On the website, found at blessed memory.org, are virtual plaques that include each person’s name in Hebrew and English as well as their dates of birth and death.

Clicking on one will bring you to more information including the synagogue he or she belonged to and the cemetery where they are buried.

“It really tries to give you a sense of who the person was,” said Mael, who added that many synagogues have
already expressed an interest in adding their yahrzeit lists to the site.

Mael emphasized that the site is not intended to compete with congregations but rather help them in preserving their history.

He anticipates a number of people from Europe will be interested, in addition to those in Israel and the United States.

Jo-Anne Tucker-Zemlak, who is the Maryland regional representative for USCJ, said the site will be open to congregations from all denominations of Judaism and that there are several in the state that are in need of the service, but none had been contacted yet because the site is brand new.

“These are smaller congregations that are in their sunset years,” she said.

One such synagogue is Congregation Shaare Tikvah in Waldorf, which has 22 families, according to Ed Halikman, the congregation’s president. Halikman said several years ago their yahrtzeit boards were stolen, and he created an electronic board using PowerPoint software in order to preserve the history of the more than 500 original plaques that were lost.

“It’s electronic. It only takes up the space of a 32-inch TV,” he said.

Halikman said he was aware of the site but did not think it would be useful to his congregation.

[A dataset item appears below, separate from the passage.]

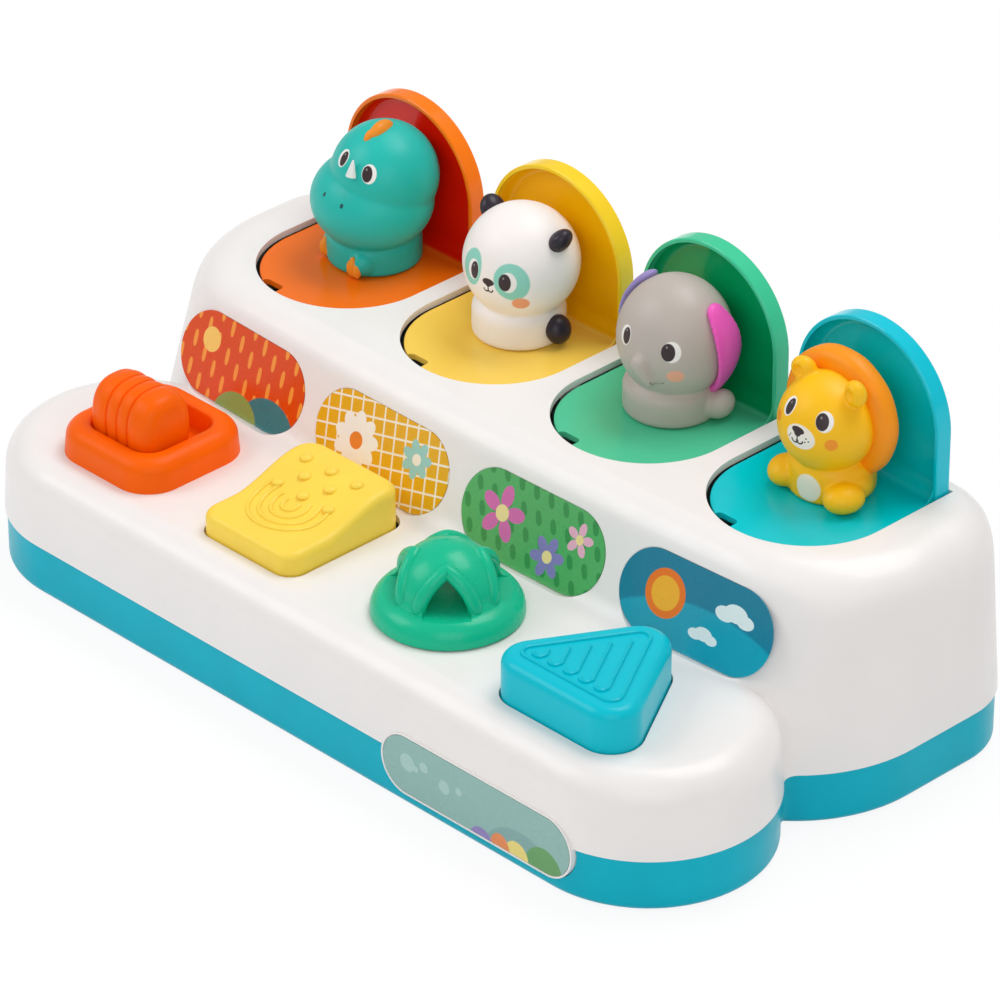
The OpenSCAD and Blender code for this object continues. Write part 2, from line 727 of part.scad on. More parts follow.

“I don’t know why anybody would use a website,” he said.

Tucker-Zemlak created an online plaque for her late husband, Barry, who passed away in 1993.

She feels it is important for ensuring that future generations of families know where their heritage came from.

“As an individual, when I’m no longer a member of my congregation and have moved out of state or whatever, I want to have that,” Tucker-Zemlak said.

Although she knows of no congregations in the greater Baltimore area that are in their “sunset years,” she thinks the site could be beneficial to anyone.

“Even though I’ve been a member of a congregation for 40 years,” she said, “that’s no guarantee that’s going to last forever.”